How the portfolio did

Down −0.39% on the week. A quiet, slightly red five days.

The two best names were both ones I've held for a while and nothing happened to either of them this week — BDT (Bird Construction, a Canadian builder) up +9.07% and CNQ (Canadian Natural Resources, an oil sands producer) up +8.52%. The worst was K.TO (Kinross Gold, a Canadian gold miner) down −9.51% on no news I can find. It's a Council Conviction Hold for now.

The two gold miners I bought last week — NEM and AEM — gave back about −6% each. That was the one cluster I was watching closely after last week's note, and the answer is less of a moment than it looked on Friday. With K.TO also off, the whole gold corner of the book had a soft week. I'm not adding or trimming. Positions still inside their first two weeks deserve more rope than that.

What I'm watching

Whether the Council's verdicts and my gut keep agreeing.

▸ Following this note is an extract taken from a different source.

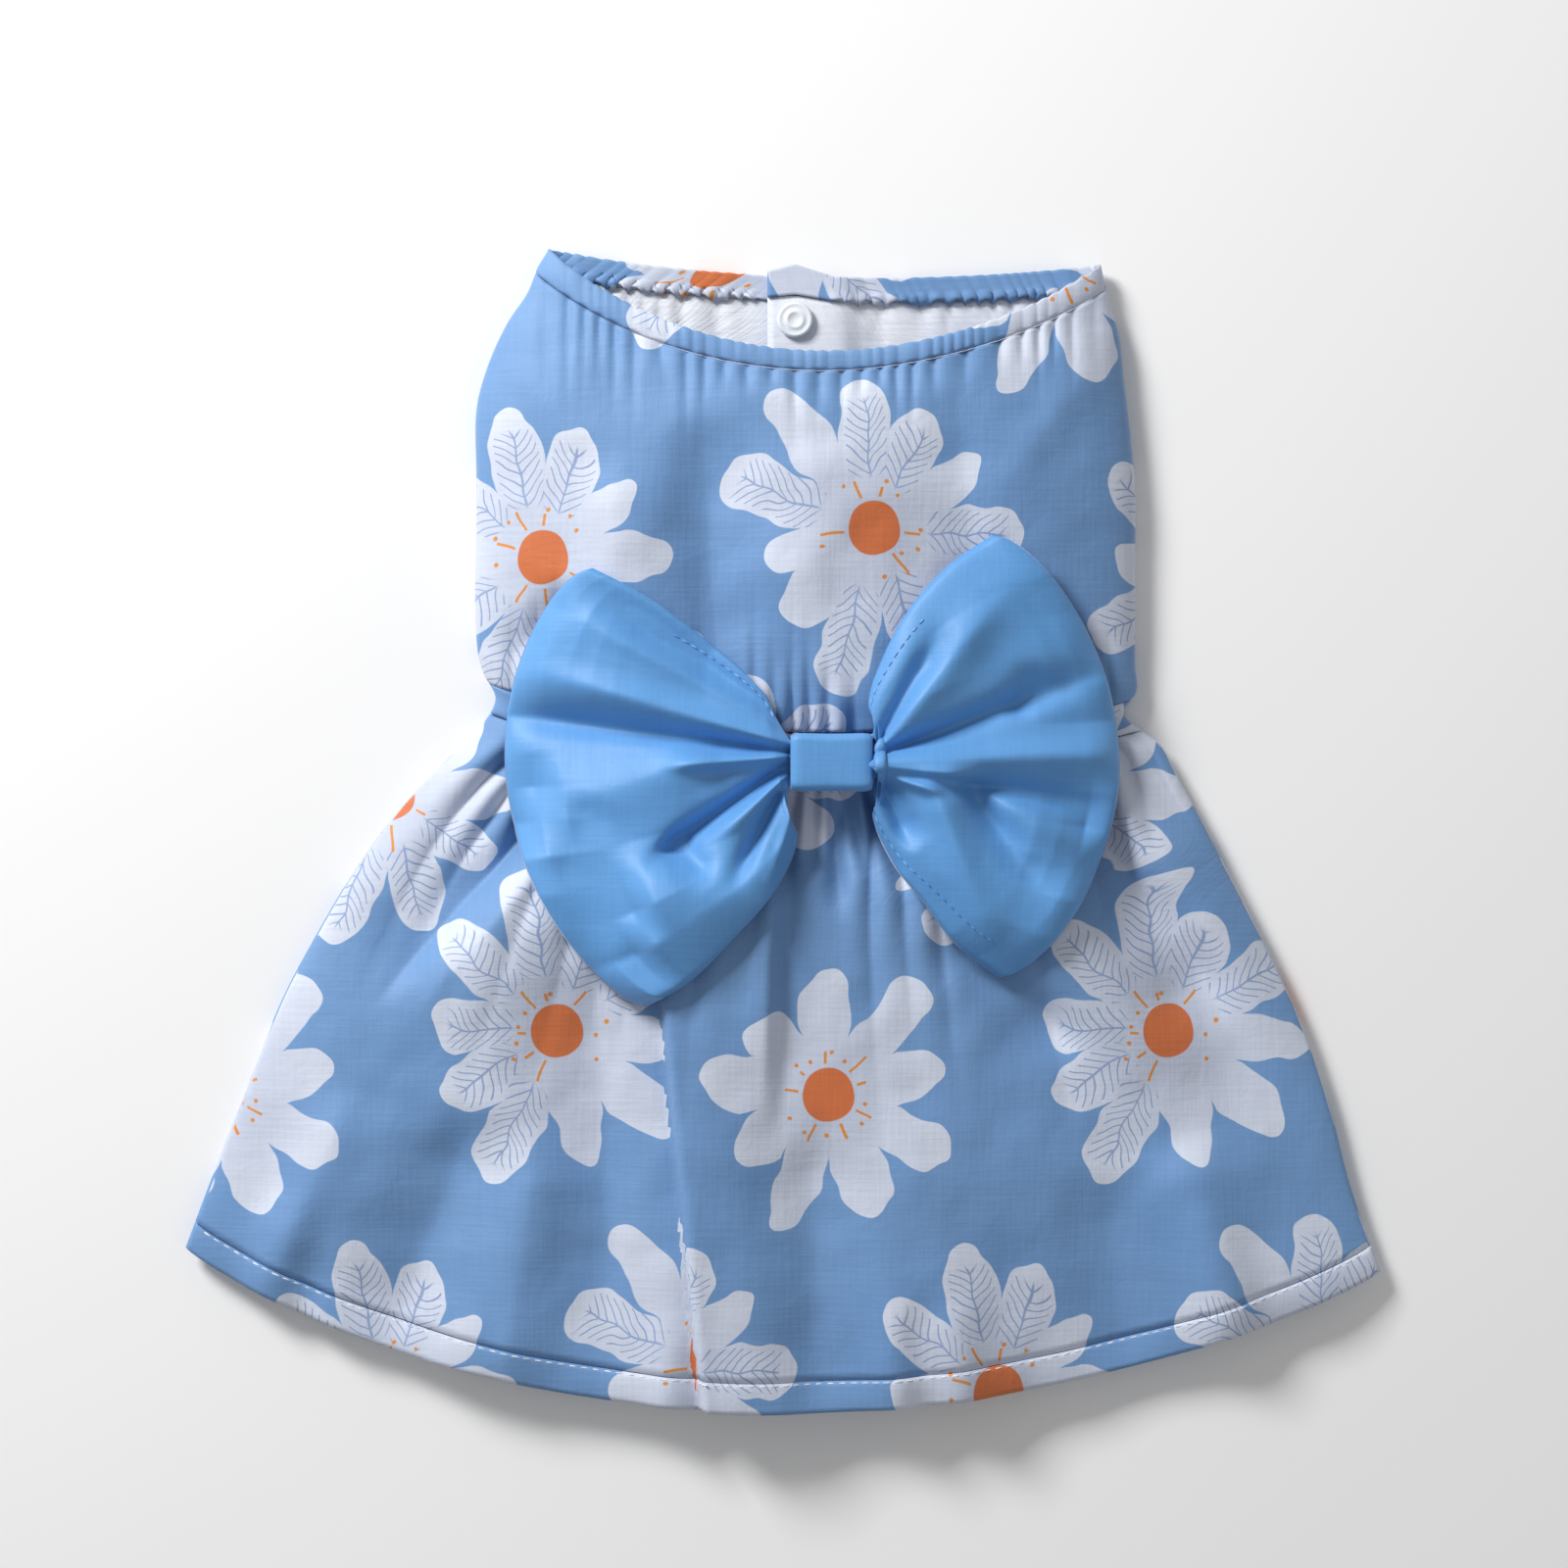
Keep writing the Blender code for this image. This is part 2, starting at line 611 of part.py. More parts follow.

The first week I had this on the dashboard, every position I'd have called by feel matched what the chips said. That's reassuring and also slightly suspicious — the test is the first name where they disagree. I want to be wrong at least once before I trust this fully.

A back-office week

It's the first weekly note I've ever written where the most important thing that happened isn't a trade. That's a feature, not a bug. The dashboard is the proof. The writing is the interpretation. The week the laptop died was the week the dashboard finally started doing the interpretation for me.